Lamongan, Media Pojok Nasional –
Aroma busuk dugaan penipuan rekrutmen tenaga honorer di Kabupaten Lamongan kian menyengat. Di tengah tumpukan bukti percakapan digital, para terduga yang disebut-sebut terlibat justru memilih berlindung di balik klaim “hanya korban”. Mulai dari A (warga sipil), D (penyuluh sosial Dinsos), hingga Ms (pegawai RSUD Ngimbang), semuanya kompak saling lempar tanggung jawab.
Namun yang kini menjadi sorotan paling tajam adalah sikap Direktur RSUD Ngimbang, dr. Wasian, yang justru memunculkan gelagat panik. Sikapnya yang terkesan buru-buru “meluruskan” keadaan, bahkan rela menemui orang-orang yang tidak memiliki kompetensi atau otoritas resmi dalam penyelesaian kasus ini, justru membuka pintu keraguan besar: apakah Dirut terlibat?
Sumber internal menyebut bahwa dr. Wasian beberapa kali menjalin komunikasi intensif dengan S sosok luar struktur yang muncul tiba-tiba dan menjanjikan “semua akan baik-baik saja”. Padahal S bukan ASN, bukan panitia seleksi, bahkan tidak memiliki peran formal apa pun dalam institusi kedinasan, Namun, keterlibatan S dalam menjembatani komunikasi justru disambut terbuka oleh Dirut.
Pertanyaannya, kalau Dirut tidak terlibat, kenapa harus repot-repot menemui orang luar yang tidak kompeten? Kenapa sampai turun tangan langsung? Ini menunjukkan ada ketakutan yang tidak biasa.
Meski dalam pernyataan resminya dr. Wasian membantah adanya rekrutmen melalui jalur belakang, ia tidak pernah membantah secara eksplisit intensitas hubungannya dengan S. Bahkan beberapa pihak menyebut pertemuan mereka bersifat “taktis” untuk mencegah meluasnya ekspos kasus ke ranah hukum dan media.
Sementara itu, A dan D ,dua figur utama dalam jalur perantara, tetap bertahan pada narasi bahwa mereka tidak tahu-menahu soal alur uang dan hanya menyampaikan informasi. Padahal keduanya diduga kuat telah menerima aliran dana dari para calon tenaga honorer. Uang tersebut diklaim untuk “memuluskan jalan” masuk kerja, namun hingga kini tidak ada satu pun dari mereka yang dikembalikan.
Kini situasi berbalik arah. Ketika seluruh pihak saling cuci tangan, publik justru semakin curiga,
Kenapa uang sudah diterima, tapi tidak ada yang merasa bersalah?
Kenapa semua mengaku korban, padahal jelas ada bukti keterlibatan aktif?
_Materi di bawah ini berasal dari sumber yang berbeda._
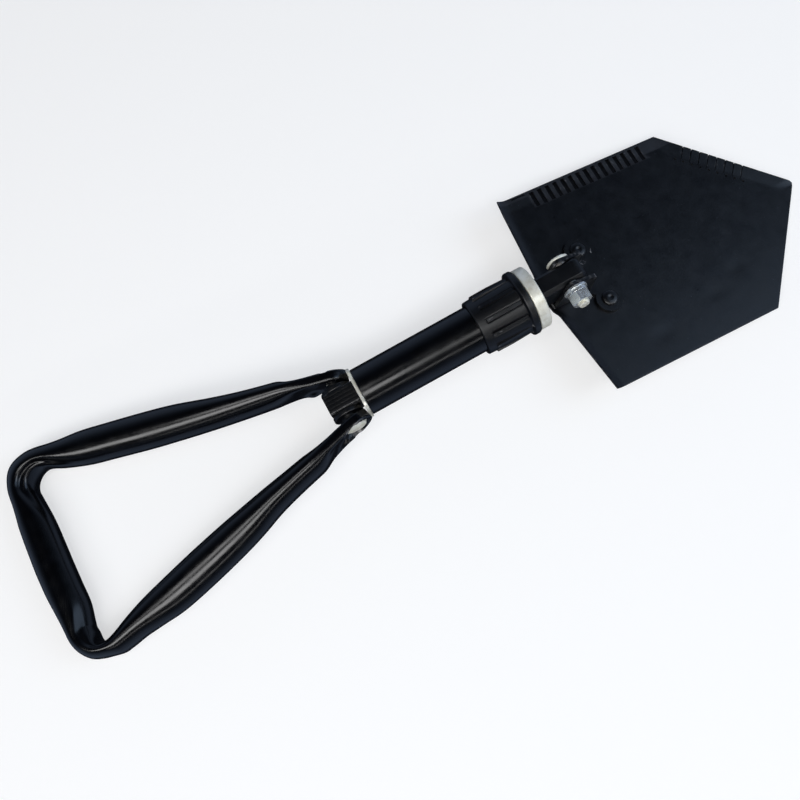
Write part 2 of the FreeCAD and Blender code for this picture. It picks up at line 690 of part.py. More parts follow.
def make_hinge_bracket():
    body = new_body("hinge_bracket")
    cheek_outside = "cheek_inside + bracket_thick"

    def base(sketch):
        half = [
            ("cheek_foot_rear", cheek_outside),
            ("cheek_foot_front", cheek_outside),
            ("lobe_along - lobe_radius * sin( 45 )", "lobe_across - lobe_radius * sin( 45 )"),
            ("lobe_along", "lobe_across"),
            ("bracket_front", "lobe_across"),
        ]
        polygon(sketch, half + [(along, f"-1 * ( {across} )") for along, across in reversed(half)])

    slab(body, "XY_Plane", "0", "bracket_thick", base)
    for side in ("", "-1 * "):
        slab(body, "XY_Plane", "0", "bracket_thick",
             lambda sketch, side=side: circle(sketch, "lobe_along", f"{side}lobe_across", "lobe_radius"))

    def cheek(sketch):
        polygon(sketch, [
            ("cheek_foot_rear", "cheek_root"),
            ("cheek_foot_front", "cheek_root"),
            ("cheek_top_front", "cheek_rise_front"),
            ("cheek_top_front - cheek_nose", "cheek_rise_front + cheek_nose_rise"),
            ("cheek_top_rear + cheek_corner", "cheek_rise_rear"),
            ("cheek_top_rear", "cheek_rise_rear - cheek_corner"),
            ("cheek_waist", "pivot_rise - 3"),
        ])

    slab(body, "XZ_Plane", "cheek_inside", cheek_outside, cheek)
    slab(body, "XZ_Plane", f"-1 * ( {cheek_outside} )", "-1 * cheek_inside", cheek)
    cut(body, "XZ_Plane", "-15", "15",
        lambda sketch: circle(sketch, "pivot_reach", "pivot_rise", "bolt_radius"))

    cut(body, "XY_Plane", "-1", "bracket_thick + 1",
        lambda sketch: rivet_holes(sketch, "stud_radius"))
    return body


def make_bracket_rivets():
    """Drawn along X, then stood on end: X becomes the blade's normal."""
    head = domed("bracket_thick", "stud_head_rise", "stud_head_radius")
    half = turned("bracket_rivet", [
        ("-1 * blade_thick", "0"),
        ("-1 * blade_thick", "stud_tail_radius"),
        ("stud_tail_thick - blade_thick", "stud_tail_radius"),
        ("stud_tail_thick - blade_thick", "stud_radius"),
        ("bracket_thick", "stud_radius"),
        *head,
    ])
    half.Placement = Placement(Vector(number("lobe_along"), number("lobe_across"), 0),
                               Rotation(Vector(0, 1, 0), -90))
    return mirrored_pair("bracket_rivets", half)


# The pivot bolt and what is on it, drawn along X: its head is on the +Y side of the blade.

def on_pivot(body):
    body.Placement = across_at("pivot_reach", "pivot_rise")
    return body


CHEEK_FACE = "cheek_inside + bracket_thick"
FLAT_WASHER_FACE = f"{CHEEK_FACE} + flat_washer_thick"
SPRING_WASHER_FACE = f"{FLAT_WASHER_FACE} + spring_washer_thick"
NUT_FACE = f"{SPRING_WASHER_FACE} + nut_thick"


def make_pivot_bolt():
    head = domed(CHEEK_FACE, "bolt_head_thick", "bolt_head_radius")
    tail = f"{NUT_FACE} + bolt_tail"
    return on_pivot(turned("pivot_bolt", [
        (f"-1 * ( {tail} )", "0"),
        (f"-1 * ( {tail} )", "bolt_radius - bolt_chamfer"),
        (f"-1 * ( {tail} ) + bolt_chamfer", "bolt_radius"),
        (CHEEK_FACE, "bolt_radius"),
        *head,
    ]))


def make_pivot_sleeve():
    return on_pivot(ring("pivot_sleeve", "-1 * cheek_inside", "cheek_inside",
                         "bolt_radius", "sleeve_radius"))


def make_bolt_washer():
    return on_pivot(ring("bolt_washer", f"-1 * ( {FLAT_WASHER_FACE} )", f"-1 * ( {CHEEK_FACE} )",
                         "bolt_radius", "flat_washer_radius"))


def make_lock_washer():
    """A spring washer with its split."""
    body = ring("lock_washer", f"-1 * ( {SPRING_WASHER_FACE} )", f"-1 * ( {FLAT_WASHER_FACE} )",
                "bolt_radius", "spring_washer_radius")
    cut(body, "YZ_Plane", f"-1 * ( {SPRING_WASHER_FACE} ) - 1", f"-1 * ( {FLAT_WASHER_FACE} ) + 1",
        lambda sketch: rectangle(sketch, "-1 * spring_washer_split", "-1 * spring_washer_radius - 1",
                                 "spring_washer_split", "0"))
    return on_pivot(body)


def make_pivot_nut():
    body = new_body("pivot_nut")

    def hexagon(sketch):
        corner = "nut_half_flats / cos( 30 )"
        polygon(sketch, [(f"{corner} * cos( {angle} )", f"{corner} * sin( {angle} )")
                         for angle in range(0, 360, 60)])
        circle(sketch, "0", "0", "bolt_radius")

    slab(body, "YZ_Plane", f"-1 * ( {NUT_FACE} )", f"-1 * ( {SPRING_WASHER_FACE} )", hexagon)
    return on_pivot(body)


# ---------------------------------------------------------------- where everything stands

def blade_frame():
    """The blade frame inside the tool frame: both share the blade hinge's axis."""
    hinge = Placement(Vector(number("hinge_along"), 0, number("hinge_high")),
                      Rotation(Vector(0, 1, 0), number("blade_pitch")))
    pivot = Vector(number("pivot_reach"), 0, number("pivot_rise"))
    return hinge.multiply(Placement(pivot * -1, Rotation()))


def standing():
    """The tool frame as the tool lies: the grip and the blade's tip on the ground, z = 0, and the
    origin under the middle of its length."""
    underside = Vector(number("blade_length"), 0, -number("blade_thick"))
    tip = blade_frame().multVec(underside)
    grip = Vector(number("grip_back"), 0, 0)
    radius = number("leg_radius")
    reach = tip - grip
    dip = -number(f"atan( {reach.z} / {reach.x} )")
    tilt = dip - number(f"asin( {radius} / {reach.Length} )")
    turn = Rotation(Vector(0, 1, 0), -tilt)
    rear = turn.multVec(grip).x - radius
    front = turn.multVec(blade_frame().multVec(Vector(number("blade_length"), 0, 0))).x
    floor = turn.multVec(grip).z - radius
    return Placement(Vector(-(rear + front) / 2, 0, -floor), turn)


STANDING = standing()

TOOL_PIECES = [
    make_shaft_tube, make_neck_plate, make_neck_block, make_shaft_head, make_head_pin,
    make_thread_sleeve, make_lock_collar, make_collar_nut, make_ring_clip, make_collar_ring,
    make_handle_frame, make_handle_rivet, make_neck_bushes, make_rivet_washers,
]
BLADE_PIECES = [
    make_blade, make_hinge_bracket, make_bracket_rivets,
    make_pivot_bolt, make_pivot_sleeve, make_bolt_washer, make_lock_washer, make_pivot_nut,
]

pieces = []
for frame, makers in ((STANDING, TOOL_PIECES), (STANDING.multiply(blade_frame()), BLADE_PIECES)):
    for maker in makers:
        piece = maker()
        piece.Placement = frame.multiply(piece.Placement)
        pieces.append(piece)

doc.recompute()

for item in doc.Objects:
    if "Invalid" in item.State or "Error" in item.State:
        raise RuntimeError(f"{item.Name} ({item.Label}) has failed: {item.State}")
for piece in pieces:
    if piece.Shape.isNull() or not piece.Shape.isValid() or not piece.Shape.Solids:
        raise RuntimeError(f"{piece.Label} is not a valid solid")

os.makedirs("parts", exist_ok=True)
for piece in pieces:
    piece.Shape.exportStep(os.path.join("parts", piece.Label + ".step"))
    print(f"{piece.Label:16s} {len(piece.Shape.Solids)} solids {piece.Shape.Volume / 1000:8.2f} cm3")
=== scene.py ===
import json
import math

import bmesh
import bpy
from mathutils import Matrix, Vector


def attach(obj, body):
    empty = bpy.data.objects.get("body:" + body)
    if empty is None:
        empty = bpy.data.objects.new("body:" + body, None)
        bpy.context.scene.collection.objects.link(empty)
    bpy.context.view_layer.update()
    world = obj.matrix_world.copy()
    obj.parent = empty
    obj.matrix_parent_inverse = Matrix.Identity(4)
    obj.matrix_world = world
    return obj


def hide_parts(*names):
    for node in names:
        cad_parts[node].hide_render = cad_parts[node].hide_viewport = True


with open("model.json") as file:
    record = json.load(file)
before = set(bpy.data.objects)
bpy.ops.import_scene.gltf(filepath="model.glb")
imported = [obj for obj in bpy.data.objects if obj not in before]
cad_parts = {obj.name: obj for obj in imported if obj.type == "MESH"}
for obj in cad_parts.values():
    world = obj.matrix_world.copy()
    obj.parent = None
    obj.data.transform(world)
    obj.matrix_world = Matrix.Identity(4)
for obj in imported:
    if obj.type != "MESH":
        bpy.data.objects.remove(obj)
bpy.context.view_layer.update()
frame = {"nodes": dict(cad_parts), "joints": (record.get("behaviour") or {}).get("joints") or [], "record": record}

# Shapes are drawn in millimetres in the two frames that the CAD model uses.
#   Tool frame:  X along the shaft towards the blade, Y across, Z up, with the shaft's axis at y = z = 0.
#   Blade frame: X along the blade from its back corners, Y across, Z out of its front face.
MM = 0.001
ACROSS = Vector((0, 1, 0))
NECK_PIVOT = (130.0, 0, 0)       # the handle's hinge, in the tool frame
BLADE_PIVOT = (3.35, 0, 21.7)    # the blade's hinge, in the blade frame

JOINTS = {joint["name"]: joint for joint in frame["joints"]}
MOUNTS = {mount["name"]: mount for mount in frame["record"]["mounts"]}


def frame_at(place, along, offset):
    """The matrix from millimetres in a frame to the row frame, with the frame's point `offset` at
    `place`."""
    along = along.normalized()
    axes = Matrix((along, ACROSS, along.cross(ACROSS))).transposed().to_4x4()
    return Matrix.Translation(place) @ axes @ Matrix.Scale(MM, 4) @ Matrix.Translation(-Vector(offset))


SHAFT_DIRECTION = Vector(JOINTS["ring_slide"]["axis"])
BLADE_NORMAL = -Vector(MOUNTS["blade_back"]["axis"])
TOOL = frame_at(Vector(JOINTS["handle_fold"]["pos_m"]), SHAFT_DIRECTION, NECK_PIVOT)
BLADE = frame_at(Vector(JOINTS["blade_fold"]["pos_m"]), ACROSS.cross(BLADE_NORMAL), BLADE_PIVOT)
# Pieces turned about a hinge pin are drawn along X and laid across, so that their X points to +Y.
CROSSWISE = Matrix.Rotation(math.pi / 2, 4, "Z")
NECK_PIN = TOOL @ Matrix.Translation(NECK_PIVOT) @ CROSSWISE
BLADE_PIN = BLADE @ Matrix.Translation(BLADE_PIVOT) @ CROSSWISE


# ---- curves

def clamp(value, low=0.0, high=1.0):
    return min(max(value, low), high)


def smooth(value):
    value = clamp(value)
    return value * value * (3 - 2 * value)


def mix(a, b, share):
    return a + (b - a) * share


def bell(value, width):
    return math.exp(-(value / width) ** 2)


def through(keys, at):
    """Values on a smooth curve through keys of (place, value, value...)."""
    at = clamp(at, keys[0][0], keys[-1][0])
    i = next(i for i in range(len(keys) - 1) if at <= keys[i + 1][0])
    start, end = keys[i], keys[i + 1]
    before, after = keys[max(i - 1, 0)], keys[min(i + 2, len(keys) - 1)]
    span = end[0] - start[0]
    t = (at - start[0]) / span
    values = []
    for k in range(1, len(start)):
        leaving = (end[k] - before[k]) / (end[0] - before[0]) * span
        arriving = (after[k] - start[k]) / (after[0] - start[0]) * span
        value = mix(start[k], end[k], t * t * (3 - 2 * t))
        values.append(value + t * (1 - t) * ((1 - t) * leaving - t * arriving))
    return values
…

Dan kenapa seorang direktur rumah sakit terlihat gelisah, sampai turun langsung menemui pihak-pihak tak resmi?
Pertanyaan-pertanyaan ini menyatu dalam satu simpul besar: apakah Dirut RSUD Ngimbang hanya korban pencatutan, atau justru bagian dari jaring pengatur? Jika tidak terlibat, mengapa harus takut? Jika bersih, mengapa harus sembunyi di balik “klarifikasi” terbatas?
Kasus ini bukan sekadar soal uang, tapi soal integritas institusi dan transparansi birokrasi. Jika tidak dituntaskan secara hukum, maka akan menjadi preseden gelap bahwa kejahatan bisa diselesaikan dengan klaim sepihak dan jaringan tidak resmi.
Masyarakat menunggu jawaban, bukan pembelaan. (hamba Allah).